── DATA EXCERPT ──
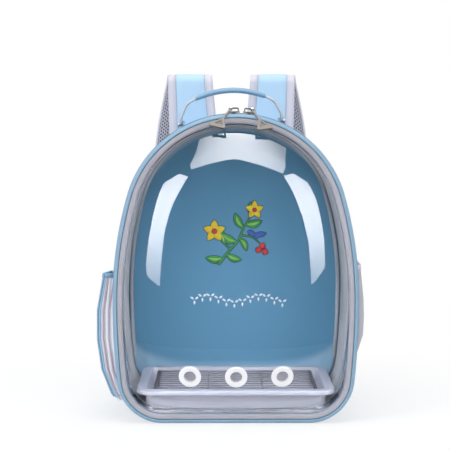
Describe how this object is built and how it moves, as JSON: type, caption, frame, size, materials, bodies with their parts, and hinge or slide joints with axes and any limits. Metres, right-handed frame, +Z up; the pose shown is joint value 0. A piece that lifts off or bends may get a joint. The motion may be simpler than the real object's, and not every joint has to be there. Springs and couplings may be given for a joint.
{
  "type": "bird travel carrier",
  "caption": "Arch-shaped backpack carrier for a bird: fabric shell, clear domed zip door with vents, lift-out waste tray and wire grate, straps and handle.",
  "frame": {"origin": "centre of the resting face under the base", "axes": "+X to the viewer's right when facing the bubble, +Y from the bubble to the back pad, +Z up"},
  "size_m": [0.37, 0.3024, 0.48],
  "materials": {
    "clear_pvc": "clear bright film",
    "grille_gauze": "fine gauze",
    "white_plastic": "moulded satin",
    "grey_binding": "woven tape",
    "light_blue_trim": "coated woven trim",
    "navy_web": "woven backing",
    "zip_tape": "zip tape and coil",
    "mesh_grey": "open mesh",
    "strap_mesh": "air mesh padding",
    "sky_fabric": "woven polyester",
    "shell_fabric": "laminated woven polyester",
    "lining": "printed lining",
    "pouch_fabric": "pleated woven fabric",
    "webbing_grey": "ribbed webbing",
    "black_plastic": "moulded buckle",
    "board_plastic": "ribbed board",
    "tray_plastic": "satin tray plastic",
    "bright_wire": "plated wire",
    "zip_metal": "plated zinc",
    "hinge_cord": "cord"
  },
  "bodies": {
    "carrier": {"back_lining": "lining", "back_pad": "grey_binding", "back_panel": "shell_fabric", "base_panel": "shell_fabric", "floor_board": "board_plastic", "handle_anchor_left": "sky_fabric", "handle_anchor_right": "sky_fabric", "handle_rivet_left": "zip_metal", "handle_rivet_right": "zip_metal", "hinge_cord": "hinge_cord", "inner_binding": "grey_binding", "ladder_buckle_left": "black_plastic", "ladder_buckle_right": "black_plastic", "mesh_pocket_right": "mesh_grey", "pocket_binding_right": "grey_binding", "pouch_binding_left": "light_blue_trim", "rear_piping": "light_blue_trim", "side_panel_left": "shell_fabric", "side_panel_right": "shell_fabric", "side_pouch_left": "pouch_fabric", "strap_anchor_left": "webbing_grey", "strap_anchor_right": "webbing_grey", "strap_facing_left": "sky_fabric", "strap_facing_right": "sky_fabric", "strap_pad_left": "strap_mesh", "strap_pad_right": "strap_mesh", "strap_webbing_left": "webbing_grey", "strap_webbing_right": "webbing_grey", "top_panel": "shell_fabric", "window_binding_left": "light_blue_trim", "window_binding_right": "light_blue_trim", "window_mesh_left": "mesh_grey", "window_mesh_right": "mesh_grey", "zip_track_body": "zip_tape"},
    "door": {"bubble_window": "clear_pvc", "door_binding": "grey_binding", "door_rim": "light_blue_trim", "door_web": "navy_web", "zip_track_door": "zip_tape", "vent_mesh_left": "grille_gauze", "vent_mesh_middle": "grille_gauze", "vent_mesh_right": "grille_gauze", "vent_ring_left": "white_plastic", "vent_ring_middle": "white_plastic", "vent_ring_right": "white_plastic", "vent_washer_left": "white_plastic", "vent_washer_middle": "white_plastic", "vent_washer_right": "white_plastic"},
    "zip_slider_left": {"zip_slider_left": "zip_metal"},
    "zip_slider_right": {"zip_slider_right": "zip_metal"},
    "zip_pull_left": {"zip_pull_left": "zip_metal"},
    "zip_pull_right": {"zip_pull_right": "zip_metal"},
    "tray": {"waste_tray": "tray_plastic"},
    "grate": {"wire_grate": "bright_wire", "grate_feet": "bright_wire"},
    "handle": {"handle_webbing": "webbing_grey", "handle_grip": "sky_fabric"}
  },
  "joints": [
    {"name": "door_hinge", "type": "hinge", "parent": "carrier", "child": "door", "pos_m": [0, -0.1, 0.005], "axis": [1, 0, 0], "range_deg": [0, 52]},
    {"name": "slider_travel_left", "type": "hinge", "parent": "door", "child": "zip_slider_left", "pos_m": [0, -0.0924, 0.268], "axis": [0, -1, 0], "range_deg": [0, 55]},
    {"name": "slider_travel_right", "type": "hinge", "parent": "door", "child": "zip_slider_right", "pos_m": [0, -0.0924, 0.268], "axis": [0, 1, 0], "range_deg": [0, 55]},
    {"name": "pull_swing_left", "type": "hinge", "parent": "zip_slider_left", "child": "zip_pull_left", "pos_m": [-0.00315, -0.0924, 0.42737], "axis": [-0.9998, 0, -0.0197], "range_deg": [0, 150]},
    {"name": "pull_swing_right", "type": "hinge", "parent": "zip_slider_right", "child": "zip_pull_right", "pos_m": [0.01821, -0.0924, 0.42636], "axis": [-0.9935, 0, 0.1142], "range_deg": [0, 150]},
    {"name": "tray_lift", "type": "slide", "parent": "carrier", "child": "tray", "axis": [0, 0, 1], "range_m": [0, 0.12]},
    {"name": "grate_lift", "type": "slide", "parent": "tray", "child": "grate", "axis": [0, 0, 1], "range_m": [0, 0.1]},
    {"name": "handle_swing", "type": "hinge", "parent": "carrier", "child": "handle", "pos_m": [-0.00505, 0.025, 0.40751], "axis": [0.9993, 0, 0.0362], "range_deg": [-58, 58]}
  ]
}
───
Copy out the whole listing, exactly as written.

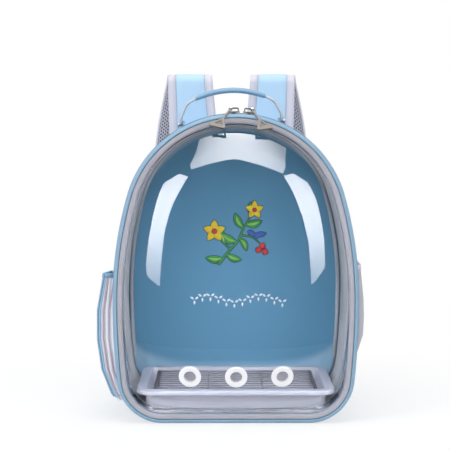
Describe how this object is built and how it moves, as JSON: type, caption, frame, size, materials, bodies with their parts, and hinge or slide joints with axes and any limits. Metres, right-handed frame, +Z up; the pose shown is joint value 0. A piece that lifts off or bends may get a joint. The motion may be simpler than the real object's, and not every joint has to be there. Springs and couplings may be given for a joint.
{
  "type": "bird travel carrier",
  "caption": "Arch-shaped backpack carrier for a bird: fabric shell, clear domed zip door with vents, lift-out waste tray and wire grate, straps and handle.",
  "frame": {"origin": "centre of the resting face under the base", "axes": "+X to the viewer's right when facing the bubble, +Y from the bubble to the back pad, +Z up"},
  "size_m": [0.37, 0.3024, 0.48],
  "materials": {
    "clear_pvc": "clear bright film",
    "grille_gauze": "fine gauze",
    "white_plastic": "moulded satin",
    "grey_binding": "woven tape",
    "light_blue_trim": "coated woven trim",
    "navy_web": "woven backing",
    "zip_tape": "zip tape and coil",
    "mesh_grey": "open mesh",
    "strap_mesh": "air mesh padding",
    "sky_fabric": "woven polyester",
    "shell_fabric": "laminated woven polyester",
    "lining": "printed lining",
    "pouch_fabric": "pleated woven fabric",
    "webbing_grey": "ribbed webbing",
    "black_plastic": "moulded buckle",
    "board_plastic": "ribbed board",
    "tray_plastic": "satin tray plastic",
    "bright_wire": "plated wire",
    "zip_metal": "plated zinc",
    "hinge_cord": "cord"
  },
  "bodies": {
    "carrier": {"back_lining": "lining", "back_pad": "grey_binding", "back_panel": "shell_fabric", "base_panel": "shell_fabric", "floor_board": "board_plastic", "handle_anchor_left": "sky_fabric", "handle_anchor_right": "sky_fabric", "handle_rivet_left": "zip_metal", "handle_rivet_right": "zip_metal", "hinge_cord": "hinge_cord", "inner_binding": "grey_binding", "ladder_buckle_left": "black_plastic", "ladder_buckle_right": "black_plastic", "mesh_pocket_right": "mesh_grey", "pocket_binding_right": "grey_binding", "pouch_binding_left": "light_blue_trim", "rear_piping": "light_blue_trim", "side_panel_left": "shell_fabric", "side_panel_right": "shell_fabric", "side_pouch_left": "pouch_fabric", "strap_anchor_left": "webbing_grey", "strap_anchor_right": "webbing_grey", "strap_facing_left": "sky_fabric", "strap_facing_right": "sky_fabric", "strap_pad_left": "strap_mesh", "strap_pad_right": "strap_mesh", "strap_webbing_left": "webbing_grey", "strap_webbing_right": "webbing_grey", "top_panel": "shell_fabric", "window_binding_left": "light_blue_trim", "window_binding_right": "light_blue_trim", "window_mesh_left": "mesh_grey", "window_mesh_right": "mesh_grey", "zip_track_body": "zip_tape"},
    "door": {"bubble_window": "clear_pvc", "door_binding": "grey_binding", "door_rim": "light_blue_trim", "door_web": "navy_web", "zip_track_door": "zip_tape", "vent_mesh_left": "grille_gauze", "vent_mesh_middle": "grille_gauze", "vent_mesh_right": "grille_gauze", "vent_ring_left": "white_plastic", "vent_ring_middle": "white_plastic", "vent_ring_right": "white_plastic", "vent_washer_left": "white_plastic", "vent_washer_middle": "white_plastic", "vent_washer_right": "white_plastic"},
    "zip_slider_left": {"zip_slider_left": "zip_metal"},
    "zip_slider_right": {"zip_slider_right": "zip_metal"},
    "zip_pull_left": {"zip_pull_left": "zip_metal"},
    "zip_pull_right": {"zip_pull_right": "zip_metal"},
    "tray": {"waste_tray": "tray_plastic"},
    "grate": {"wire_grate": "bright_wire", "grate_feet": "bright_wire"},
    "handle": {"handle_webbing": "webbing_grey", "handle_grip": "sky_fabric"}
  },
  "joints": [
    {"name": "door_hinge", "type": "hinge", "parent": "carrier", "child": "door", "pos_m": [0, -0.1, 0.005], "axis": [1, 0, 0], "range_deg": [0, 52]},
    {"name": "slider_travel_left", "type": "hinge", "parent": "door", "child": "zip_slider_left", "pos_m": [0, -0.0924, 0.268], "axis": [0, -1, 0], "range_deg": [0, 55]},
    {"name": "slider_travel_right", "type": "hinge", "parent": "door", "child": "zip_slider_right", "pos_m": [0, -0.0924, 0.268], "axis": [0, 1, 0], "range_deg": [0, 55]},
    {"name": "pull_swing_left", "type": "hinge", "parent": "zip_slider_left", "child": "zip_pull_left", "pos_m": [-0.00315, -0.0924, 0.42737], "axis": [-0.9998, 0, -0.0197], "range_deg": [0, 150]},
    {"name": "pull_swing_right", "type": "hinge", "parent": "zip_slider_right", "child": "zip_pull_right", "pos_m": [0.01821, -0.0924, 0.42636], "axis": [-0.9935, 0, 0.1142], "range_deg": [0, 150]},
    {"name": "tray_lift", "type": "slide", "parent": "carrier", "child": "tray", "axis": [0, 0, 1], "range_m": [0, 0.12]},
    {"name": "grate_lift", "type": "slide", "parent": "tray", "child": "grate", "axis": [0, 0, 1], "range_m": [0, 0.1]},
    {"name": "handle_swing", "type": "hinge", "parent": "carrier", "child": "handle", "pos_m": [-0.00505, 0.025, 0.40751], "axis": [0.9993, 0, 0.0362], "range_deg": [-58, 58]}
  ]
}